The Rise of Unchecked Presidential Power

November 22, 2010 05:32


Today, the executive branch in the USA has the power to do almost anything it wants. The legislature is all but powerless, having ceded all their authority to the executive-appointed bureaucracy.

By Robert Eugene Simmons Jr. at American Thinker


EXCERPTS:

According the to the Constitution, only the legislature can make laws. Although not the first example of such an agency, the creation of the Environmental Protection Agency in 1970 is a good example. The EPA was founded by an act of the legislature and charged to protect the environment. Since then, the EPA has been writing “regulations” which are, in fact, laws. You can be prosecuted and deprived of freedom or assets for disobeying the regulations of the EPA. Instead of going through all the trouble itself, Congress has delegated the passing of environmental laws to an agency not beholden to the will of the voting public. There are dozens of other agencies so empowered to regulate everything from food and medicine (FDA) to airplane travel (NTSB and FHA) — all making laws without even a tacit nod to the citizens.

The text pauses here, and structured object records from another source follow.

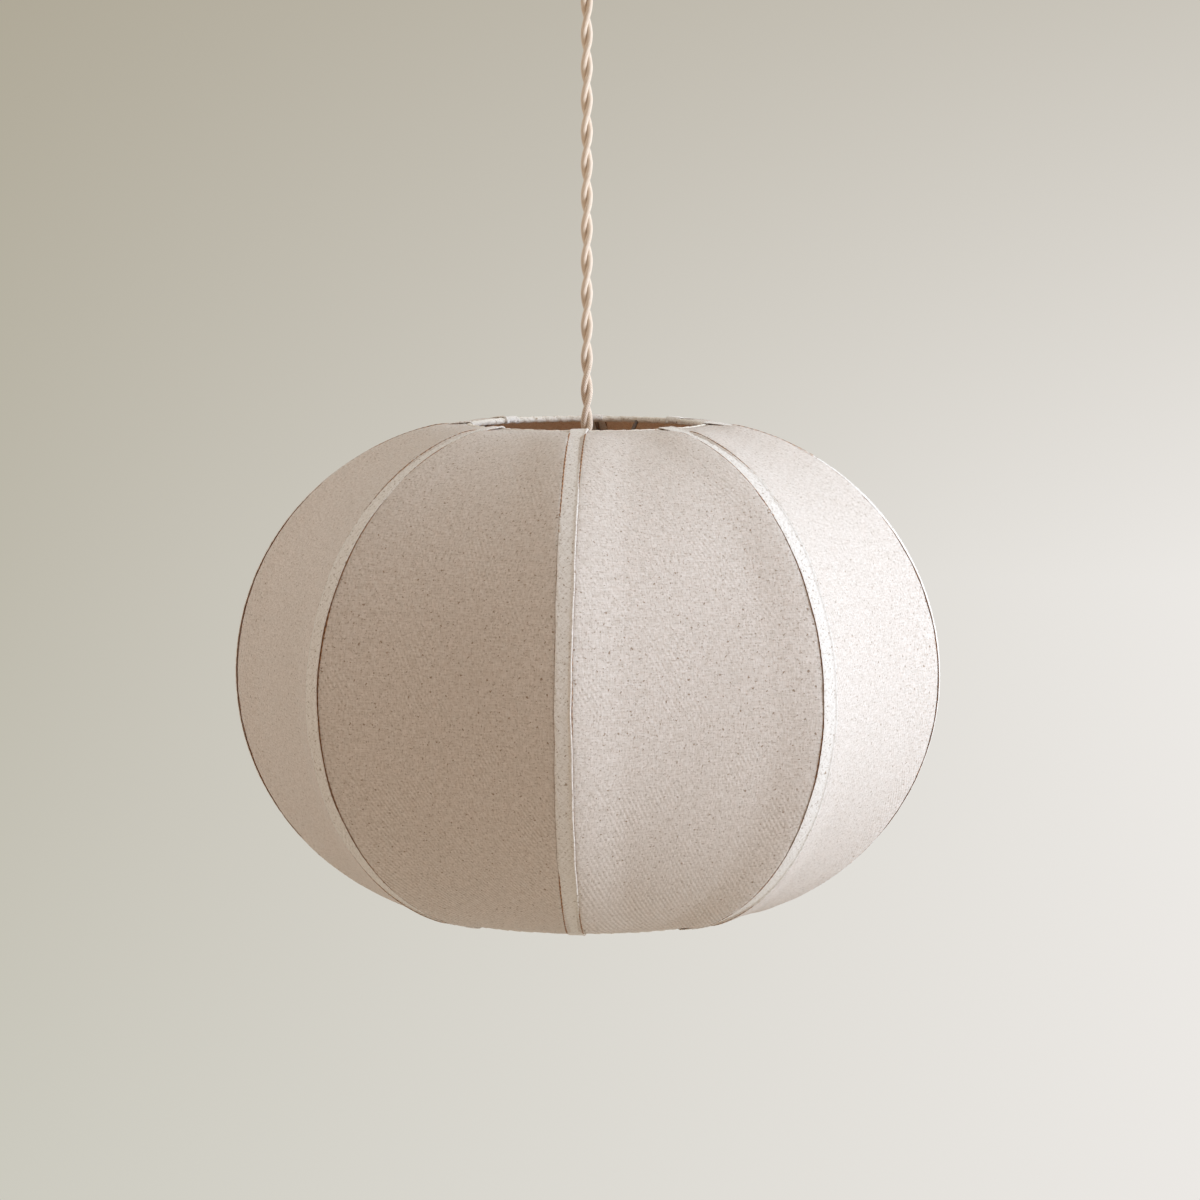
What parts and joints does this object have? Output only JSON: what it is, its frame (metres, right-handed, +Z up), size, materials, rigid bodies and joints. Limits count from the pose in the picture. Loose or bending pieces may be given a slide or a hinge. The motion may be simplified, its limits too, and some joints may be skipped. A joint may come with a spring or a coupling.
{
  "type": "pendant lamp with fabric lantern shade",
  "caption": "Ceiling pendant lamp: a squashed-globe lantern shade of stretched linen gores over wire ribs, hung on a twisted flex from a round ceiling rose.",
  "frame": {"origin": "on the ceiling plane, on the lamp's vertical axis, in the middle of the bracket's top face", "axes": "+Z up through the ceiling, -Y to the front, where one rib of the shade stands"},
  "size_m": [0.4508, 0.4508, 0.6431],
  "materials": {
    "galvanised_steel": "satin",
    "rose_enamel": "satin",
    "screw_steel": "satin",
    "terminal_nylon": "matte",
    "grip_plastic": "satin",
    "conductor_sleeve": "satin",
    "braided_flex": "woven textile",
    "holder_plastic": "satin",
    "ceramic": "glazed",
    "contact_brass": "satin",
    "frame_wire": "satin",
    "linen_tape": "woven",
    "linen": "slubbed natural weave",
    "linen_strip": "slubbed natural weave",
    "bulb_glass": "frosted",
    "nickel_cap": "satin",
    "black_glass": "gloss",
    "tip_metal": "satin"
  },
  "bodies": {
    "ceiling_rose": {"ceiling_bracket": "galvanised_steel", "canopy_cup": "rose_enamel", "canopy_screws": "screw_steel", "terminal_block": "terminal_nylon", "terminal_screws": "screw_steel", "rose_cord_grip": "grip_plastic", "grip_screw": "grip_plastic", "grip_nut": "grip_plastic", "rose_conductors": "conductor_sleeve", "cord_inner": "braided_flex"},
    "cord_neck": {"cord_neck": "braided_flex"},
    "cord": {"cord_main": "braided_flex"},
    "lampholder": {"holder_collar": "holder_plastic", "holder_cap": "holder_plastic", "holder_body": "holder_plastic", "contact_block": "ceramic", "holder_terminal_screws": "screw_steel", "holder_conductors": "conductor_sleeve", "screw_shell": "contact_brass", "centre_contact": "contact_brass"},
    "shade": {"top_ring": "frame_wire", "bottom_ring": "frame_wire", "fitter_ring": "frame_wire", "top_ring_binding": "linen_tape", "bottom_ring_binding": "linen_tape", "rib_1": "frame_wire", "rib_2": "frame_wire", "rib_3": "frame_wire", "rib_4": "frame_wire", "rib_5": "frame_wire", "rib_6": "frame_wire", "rib_7": "frame_wire", "rib_8": "frame_wire", "spider_arm_1": "frame_wire", "spider_arm_2": "frame_wire", "spider_arm_3": "frame_wire", "panel_1": "linen", "panel_2": "linen", "panel_3": "linen", "panel_4": "linen", "panel_5": "linen", "panel_6": "linen", "panel_7": "linen", "panel_8": "linen", "rib_binding_1": "linen_strip", "rib_binding_2": "linen_strip", "rib_binding_3": "linen_strip", "rib_binding_4": "linen_strip", "rib_binding_5": "linen_strip", "rib_binding_6": "linen_strip", "rib_binding_7": "linen_strip", "rib_binding_8": "linen_strip"},
    "shade_ring": {"shade_ring": "holder_plastic"},
    "bulb": {"bulb_envelope": "bulb_glass", "bulb_cap": "nickel_cap", "bulb_insulator": "black_glass", "bulb_contact": "tip_metal"}
  },
  "joints": [
    {"name": "swing_sideways", "type": "hinge", "parent": "ceiling_rose", "child": "cord_neck", "pos_m": [0, 0, -0.046], "axis": [0, 1, 0], "range_deg": [-20, 20]},
    {"name": "swing_fore_aft", "type": "hinge", "parent": "cord_neck", "child": "cord", "pos_m": [0, 0, -0.06415], "axis": [1, 0, 0], "range_deg": [-20, 20]},
    {"name": "lamp_twist", "type": "hinge", "parent": "cord", "child": "lampholder", "pos_m": [0, 0, -0.339], "axis": [0, 0, 1], "range_deg": [-180, 180]},
    {"name": "shade_lower", "type": "slide", "parent": "lampholder", "child": "shade", "axis": [0, 0, -1], "range_m": [0, 0.012]},
    {"name": "shade_ring_turn", "type": "hinge", "parent": "shade", "child": "shade_ring", "pos_m": [0, 0, -0.379], "axis": [0, 0, -1], "range_deg": [0, 1440]},
    {"name": "bulb_out", "type": "slide", "parent": "lampholder", "child": "bulb", "axis": [0, 0, -1], "range_m": [0, 0.27]}
  ],
  "couplings": [
    {"joint": "shade_ring_turn", "follows": "shade_lower", "rad_per_m": 2094.4}
  ]
}
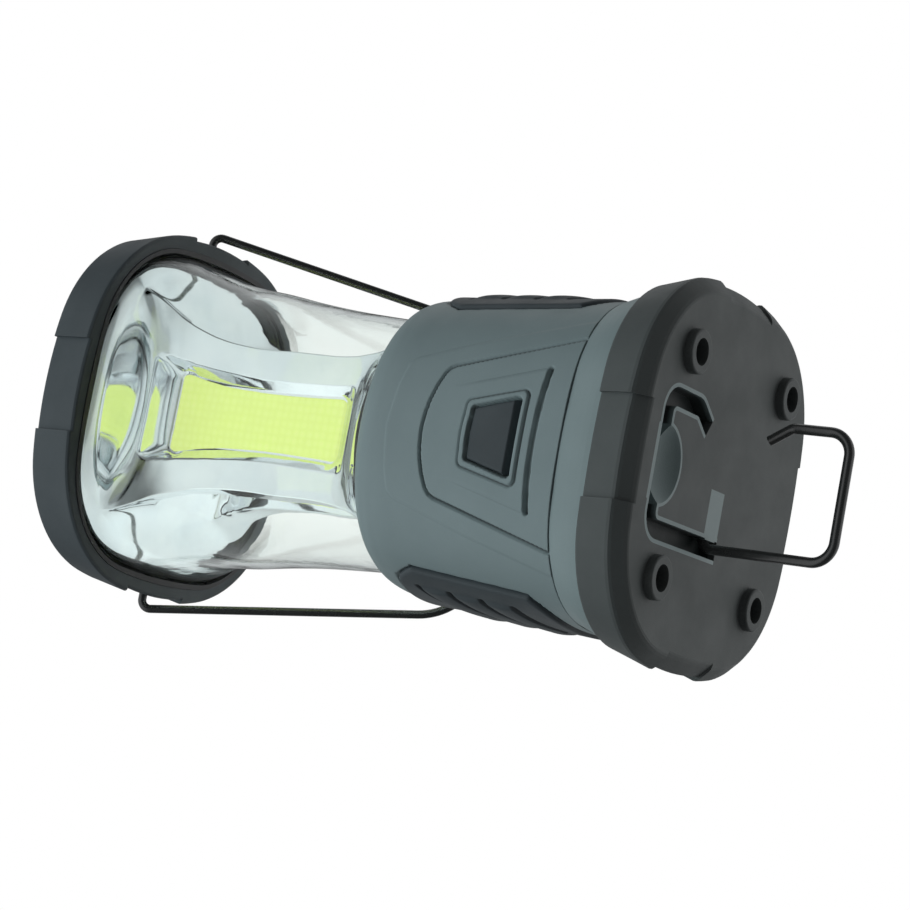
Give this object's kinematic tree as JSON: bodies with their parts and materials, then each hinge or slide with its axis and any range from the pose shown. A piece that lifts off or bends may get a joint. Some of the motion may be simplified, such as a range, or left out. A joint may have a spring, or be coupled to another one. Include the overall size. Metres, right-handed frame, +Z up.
{
  "type": "camping lantern",
  "caption": "Battery camping lantern with a chrome four-sided reflector in a waisted clear lens, rubber cap and base, a folding bail handle and a hook in the base.",
  "frame": {"origin": "centre of the plane of the four feet, on the lantern's axis", "axes": "+Z up through the lens to the cap, -Y out of the front with the power button, +X to the right seen from the front"},
  "size_m": [0.1184, 0.109, 0.2324],
  "materials": {
    "body_grey": "fine moulded texture, mid grey with a cool tint",
    "trim_grey": "smooth satin, slightly lighter grey",
    "black_rubber": "soft-touch dark slate rubber",
    "base_rubber": "soft-touch dark grey rubber",
    "clear_lens": "clear polycarbonate, polished",
    "reflector_chrome": "vacuum-metallised, mirror bright",
    "led_yellow": "yellow-green phosphor gel over the chips",
    "led_board_white": "white solder mask on an aluminium core",
    "post_aluminium": "extruded aluminium",
    "wire_black": "gloss black powder-coated steel wire",
    "screw_steel": "zinc-plated steel",
    "contact_nickel": "nickel-plated spring steel",
    "cell_jacket": "printed steel can without any marking",
    "board_green": "solder mask",
    "switch_black": "moulded",
    "inner_black": "plain moulded",
    "seal_rubber": "nitrile O-ring"
  },
  "bodies": {
    "lantern": {"body_housing": "body_grey", "side_grip_left": "black_rubber", "side_grip_right": "black_rubber", "switch_panel": "body_grey", "switch_board": "board_green", "tact_switch": "switch_black", "battery_spine": "inner_black", "battery_cell_1": "cell_jacket", "battery_cell_2": "cell_jacket", "battery_cell_3": "cell_jacket", "battery_cell_4": "cell_jacket", "upper_contacts": "contact_nickel", "driver_board": "board_green", "heat_sink": "post_aluminium", "led_board_front": "led_board_white", "led_board_right": "led_board_white", "led_board_back": "led_board_white", "led_board_left": "led_board_white", "led_strip_front": "led_yellow", "led_strip_right": "led_yellow", "led_strip_back": "led_yellow", "led_strip_left": "led_yellow", "reflector": "reflector_chrome", "lens": "clear_lens", "lens_seal": "seal_rubber", "lens_bezel": "inner_black", "cap_bumper": "black_rubber", "cap_frame": "inner_black", "cap_screws": "screw_steel", "top_cap": "body_grey"},
    "base": {"base_bumper": "base_rubber", "base_cup": "trim_grey", "base_collar": "inner_black", "hook_retainer": "trim_grey", "base_screws": "screw_steel", "contact_carrier": "inner_black", "base_contacts": "contact_nickel", "contact_springs": "contact_nickel", "base_seal": "seal_rubber"},
    "hook": {"hook_wire": "wire_black"},
    "bail": {"bail_wire": "wire_black"},
    "button": {"power_button": "black_rubber"}
  },
  "joints": [
    {"name": "base_twist", "type": "hinge", "parent": "lantern", "child": "base", "pos_m": [0, 0, 0.0285], "axis": [0, 0, 1], "range_deg": [-30, 0]},
    {"name": "hook_fold", "type": "hinge", "parent": "base", "child": "hook", "pos_m": [0, -0.001, 0.0045], "axis": [1, 0, 0], "range_deg": [-90, 0]},
    {"name": "bail_swing", "type": "hinge", "parent": "lantern", "child": "bail", "pos_m": [0, 0, 0.187], "axis": [1, 0, 0], "range_deg": [0, 306]},
    {"name": "button_press", "type": "slide", "parent": "lantern", "child": "button", "axis": [0, 0.9986, -0.0533], "range_m": [0, 0.0012], "stiffness_N_per_m": 1500, "springref_m": -0.0008}
  ]
}
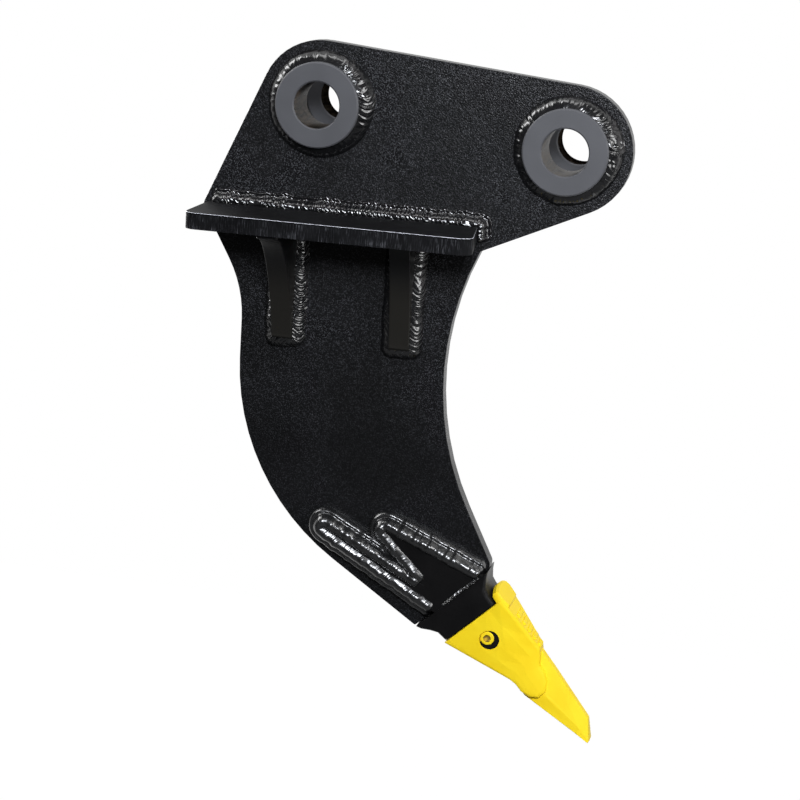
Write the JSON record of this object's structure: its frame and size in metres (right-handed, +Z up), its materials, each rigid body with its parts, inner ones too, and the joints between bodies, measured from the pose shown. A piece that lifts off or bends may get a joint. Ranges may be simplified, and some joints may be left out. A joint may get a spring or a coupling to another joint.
{
  "type": "excavator ripper",
  "caption": "Curved steel ripper shank for a small excavator: plate ears with pin hubs, gusseted wings, welded nose and a side-pinned pointed tooth.",
  "frame": {"origin": "on the arm pin's axis, in the middle of the main plate's thickness", "axes": "+X along the wings from the link pin's side to the arm pin's, the side that the tooth digs towards; +Y across the ears, from the near face to the second ear; +Z up"},
  "size_m": [0.4259, 0.2091, 0.674],
  "materials": {
    "plate_paint": "gloss black paint with a fine grain",
    "edge_paint": "satin black paint",
    "hub_satin": "satin dark grey, machined ends",
    "bead_gloss": "gloss black over rippled weld",
    "cast_black": "satin black over cast steel",
    "tooth_yellow": "satin yellow paint",
    "ring_rubber": "dark rubber"
  },
  "bodies": {
    "root": {"far_ear": "plate_paint", "far_hub_arm": "hub_satin", "far_hub_link": "hub_satin", "gusset_far_front": "edge_paint", "gusset_far_rear": "edge_paint", "gusset_near_front": "edge_paint", "gusset_near_rear": "edge_paint", "hub_arm": "hub_satin", "hub_link": "hub_satin", "lock_ring_far": "ring_rubber", "lock_ring_near": "ring_rubber", "main_plate": "plate_paint", "nose_adapter": "cast_black", "tooth": "tooth_yellow", "tooth_pin": "tooth_yellow", "weld_cheek_far": "bead_gloss", "weld_cheek_near": "bead_gloss", "weld_far_ear_inner": "bead_gloss", "weld_far_ear_outer": "bead_gloss", "weld_far_hub_arm": "bead_gloss", "weld_far_hub_link": "bead_gloss", "weld_gusset_far_front": "bead_gloss", "weld_gusset_far_rear": "bead_gloss", "weld_gusset_near_front": "bead_gloss", "weld_gusset_near_rear": "bead_gloss", "weld_hub_arm_far": "bead_gloss", "weld_hub_arm_near": "bead_gloss", "weld_hub_link_far": "bead_gloss", "weld_hub_link_near": "bead_gloss", "weld_wing_far": "bead_gloss", "weld_wing_near": "bead_gloss", "wing_far": "edge_paint", "wing_near": "edge_paint"}
  },
  "joints": []
}
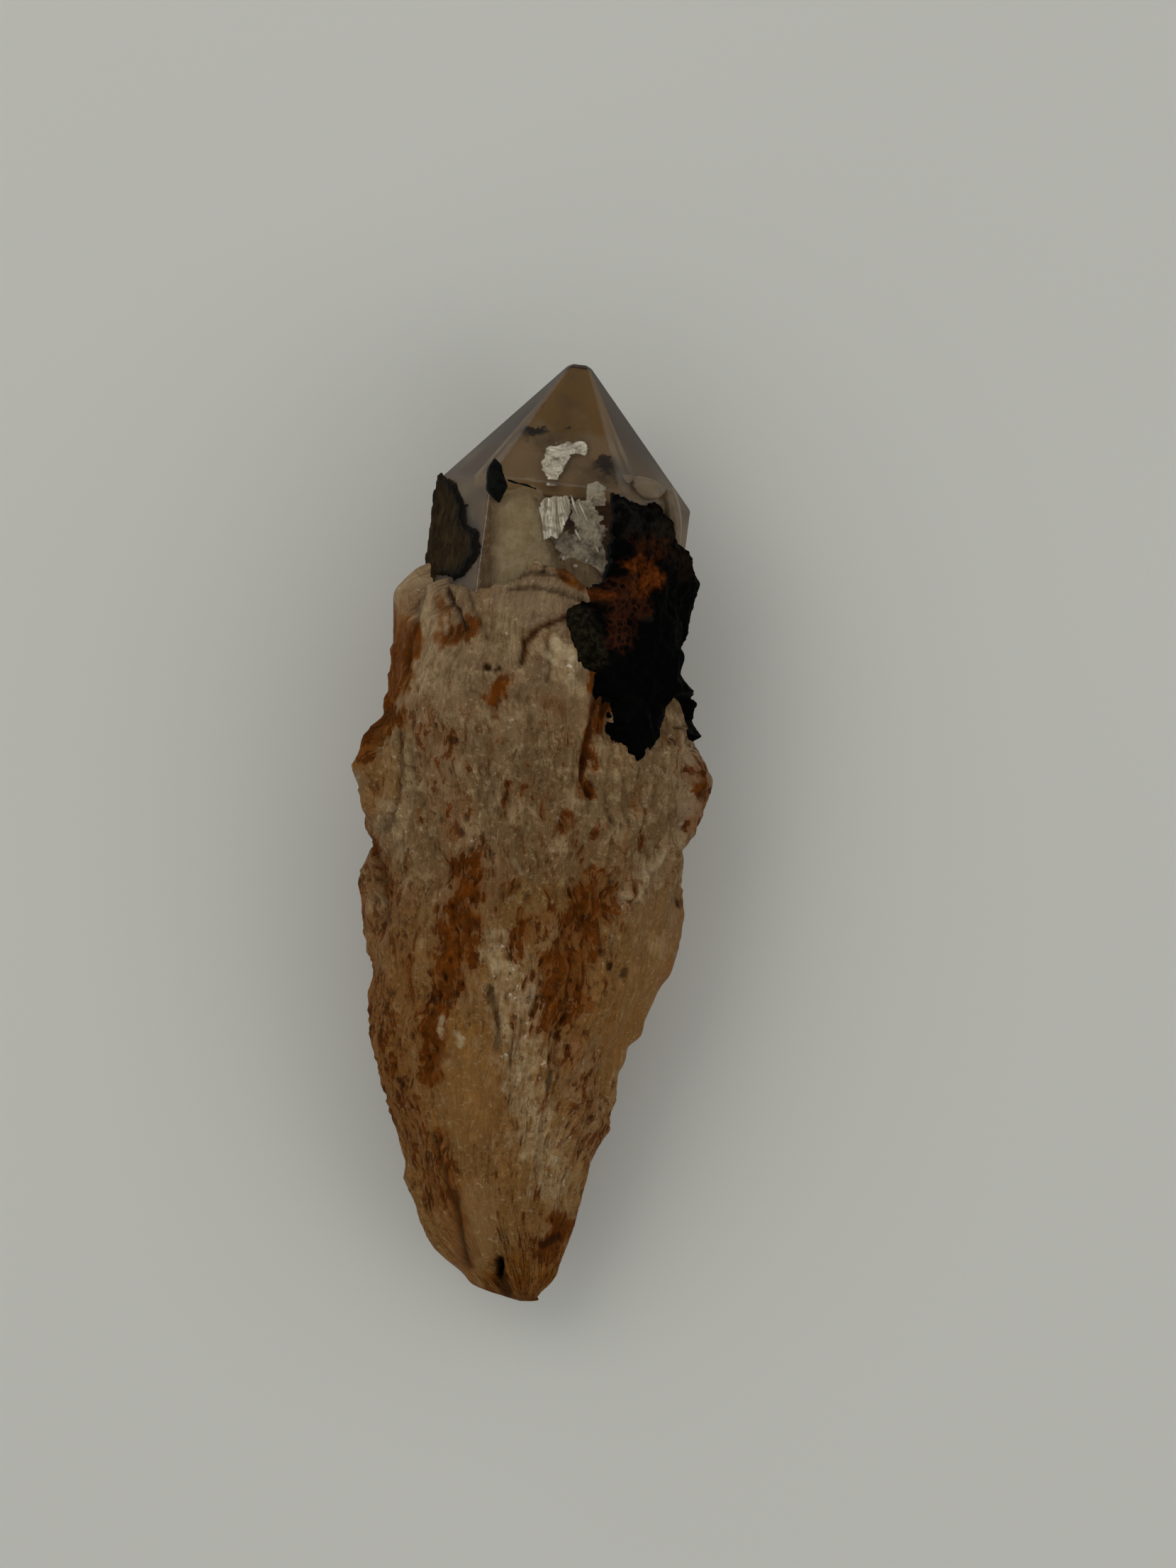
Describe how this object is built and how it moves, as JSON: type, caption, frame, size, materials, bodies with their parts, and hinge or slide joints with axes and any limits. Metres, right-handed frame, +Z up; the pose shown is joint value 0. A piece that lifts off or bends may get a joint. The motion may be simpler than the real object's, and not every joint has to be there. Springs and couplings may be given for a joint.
{
  "type": "quartz crystal specimen",
  "caption": "Long natural quartz crystal lying down: a clear six-sided point in a tapering milky sheath of sub-crystals, with a black iron oxide crust on one shoulder.",
  "frame": {"origin": "on the surface that the crystal lies on, under the middle of its bounding box", "axes": "+Y from the broken root to the pointed tip, +Z up, away from the surface, +X to the right as seen from above with the tip away from the viewer"},
  "size_m": [0.0281, 0.0756, 0.0221],
  "materials": {
    "quartz": "milky, tan and iron-stained below, clear pale smoky at the point",
    "iron_oxide": "rough black with orange rust",
    "oxide_film": "dull dark brown",
    "dark_mineral": "greenish black, slightly glossy"
  },
  "bodies": {
    "root": {"quartz_crystal": "quartz", "iron_oxide_crust": "iron_oxide", "left_oxide_film": "oxide_film", "dark_grain": "dark_mineral"}
  },
  "joints": []
}
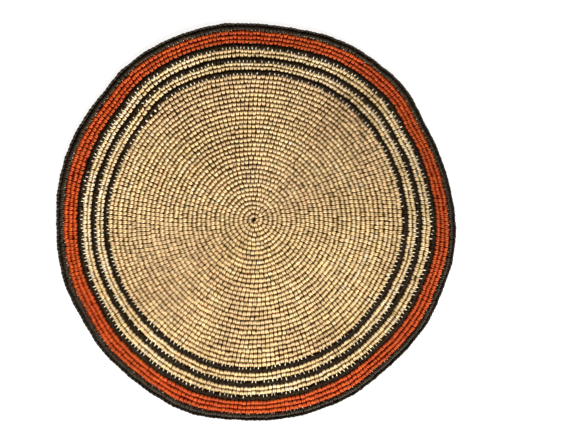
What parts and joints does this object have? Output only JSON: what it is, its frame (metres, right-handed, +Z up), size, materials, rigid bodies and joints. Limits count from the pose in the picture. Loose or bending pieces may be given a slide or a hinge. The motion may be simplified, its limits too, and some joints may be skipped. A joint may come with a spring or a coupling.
{
  "type": "raffia placemat",
  "caption": "Round flat placemat crocheted from natural raffia, with a striped black, natural and orange border and a rolled black rim.",
  "frame": {"origin": "under the middle of the mat's outline, on the surface that it lies on", "axes": "+Z up out of the right side of the mat; +Y away from the near edge as the picture shows it; +X to the right"},
  "size_m": [0.3784, 0.3762, 0.0032],
  "materials": {
    "natural_raffia": "soft sheen, crocheted plant fibre",
    "black_raffia": "soft sheen, dyed crocheted plant fibre",
    "orange_raffia": "soft sheen, dyed crocheted plant fibre"
  },
  "bodies": {
    "root": {"mat": "natural_raffia"}
  },
  "joints": []
}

Through the passage of the legislation known as ObamaCare, Congress has ceded all regulation of the health insurance and medical industries to the Department of Health and Human Services and the latter’s presidential appointee. The financial services reform bill created the Financial Services Oversight Council and literally gave that council the power to regulate and monitor any financial transaction in America without a court order, as well as the ability to summarily seize businesses without judicial review or public disclosure. If passed, the cap and trade bill would give even more sweeping powers to the EPA.

When it comes to violating the separation of powers and seizing executive power, no president has done more since FDR than Obama. What is more, Obama doesn’t even try to hide the maneuvering, but instead does it out in the public eye.